Resistors in Parallel

Question

I understand that when you put Resistors in parallel the resistance decreases, my question is why does this actually happen? What causes the Resistance to decrease? When Resistors are in serial, their Resistances are added, why when we put them in parallel do the Resistors resist less current? I don't understand how that's possible?

Answer 1

Instead of thinking of these things as "resistors", try thinking of them as "conductors". After all, that's what they do: conduct.

A resistor with resistance \$R\$ is a conductor with conductance \$S=\dfrac{1}{R}\$.

When you provide multiple conductors connecting one point to another, the conductances simply add. What could be more intuitive? When you provide an additional path for current to flow, more total current flows.

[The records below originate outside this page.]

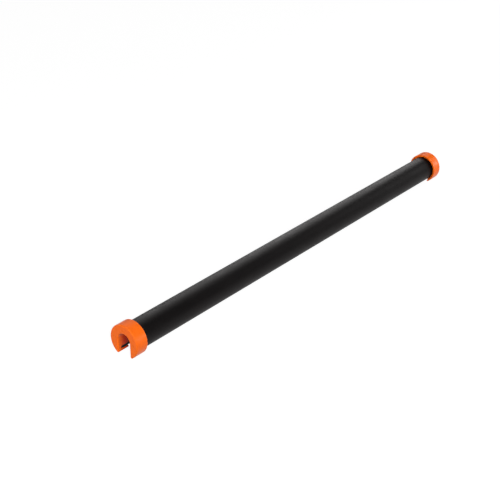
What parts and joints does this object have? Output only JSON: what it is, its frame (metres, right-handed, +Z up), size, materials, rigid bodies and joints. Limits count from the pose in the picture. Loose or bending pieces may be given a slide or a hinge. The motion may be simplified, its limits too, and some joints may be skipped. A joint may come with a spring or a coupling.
{
  "type": "bed cargo bar",
  "caption": "Straight black round bar with a moulded orange horseshoe cap at each end; the cap's notch opens downwards and sits over a round peg.",
  "frame": {"origin": "on the surface that the bar stands on, below the middle of its length and width", "axes": "+X along the bar, +Y across it, +Z up, with the notches open towards -Z"},
  "size_m": [1.143, 0.0736, 0.068],
  "materials": {
    "black_tube": "satin black coating",
    "orange_cap": "satin moulded orange"
  },
  "bodies": {
    "root": {"tube": "black_tube", "left_end_cap": "orange_cap", "right_end_cap": "orange_cap"}
  },
  "joints": []
}
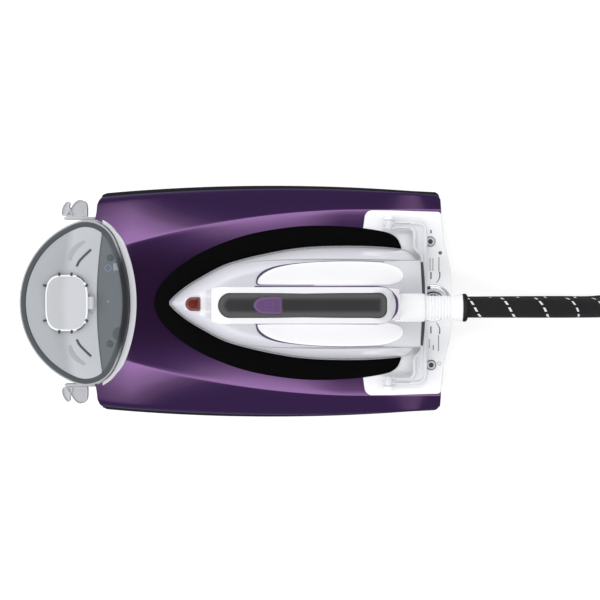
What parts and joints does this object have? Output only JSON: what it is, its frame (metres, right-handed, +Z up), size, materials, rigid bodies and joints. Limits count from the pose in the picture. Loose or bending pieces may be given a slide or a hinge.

Conductors \$S_1\$ and \$S_2\$ in parallel have a total conductance of:

\$S = S_1 + S_2\$

If you want to express \$S_1\$ and \$S_2\$ as resistances \$R_1\$ and \$R_2\$, you get:

\$S = \dfrac{1}{R_1} + \dfrac{1}{R_2}\$

And, if you want to express the total conductance S as a resistance R:

\$\dfrac{1}{R} = \dfrac{1}{R_1} + \dfrac{1}{R_2}\$

\$R = \dfrac{1}{\dfrac{1}{R_1} + \dfrac{1}{R_2}}\$

Which is the usual expression for the total resistance of two resistors in parallel.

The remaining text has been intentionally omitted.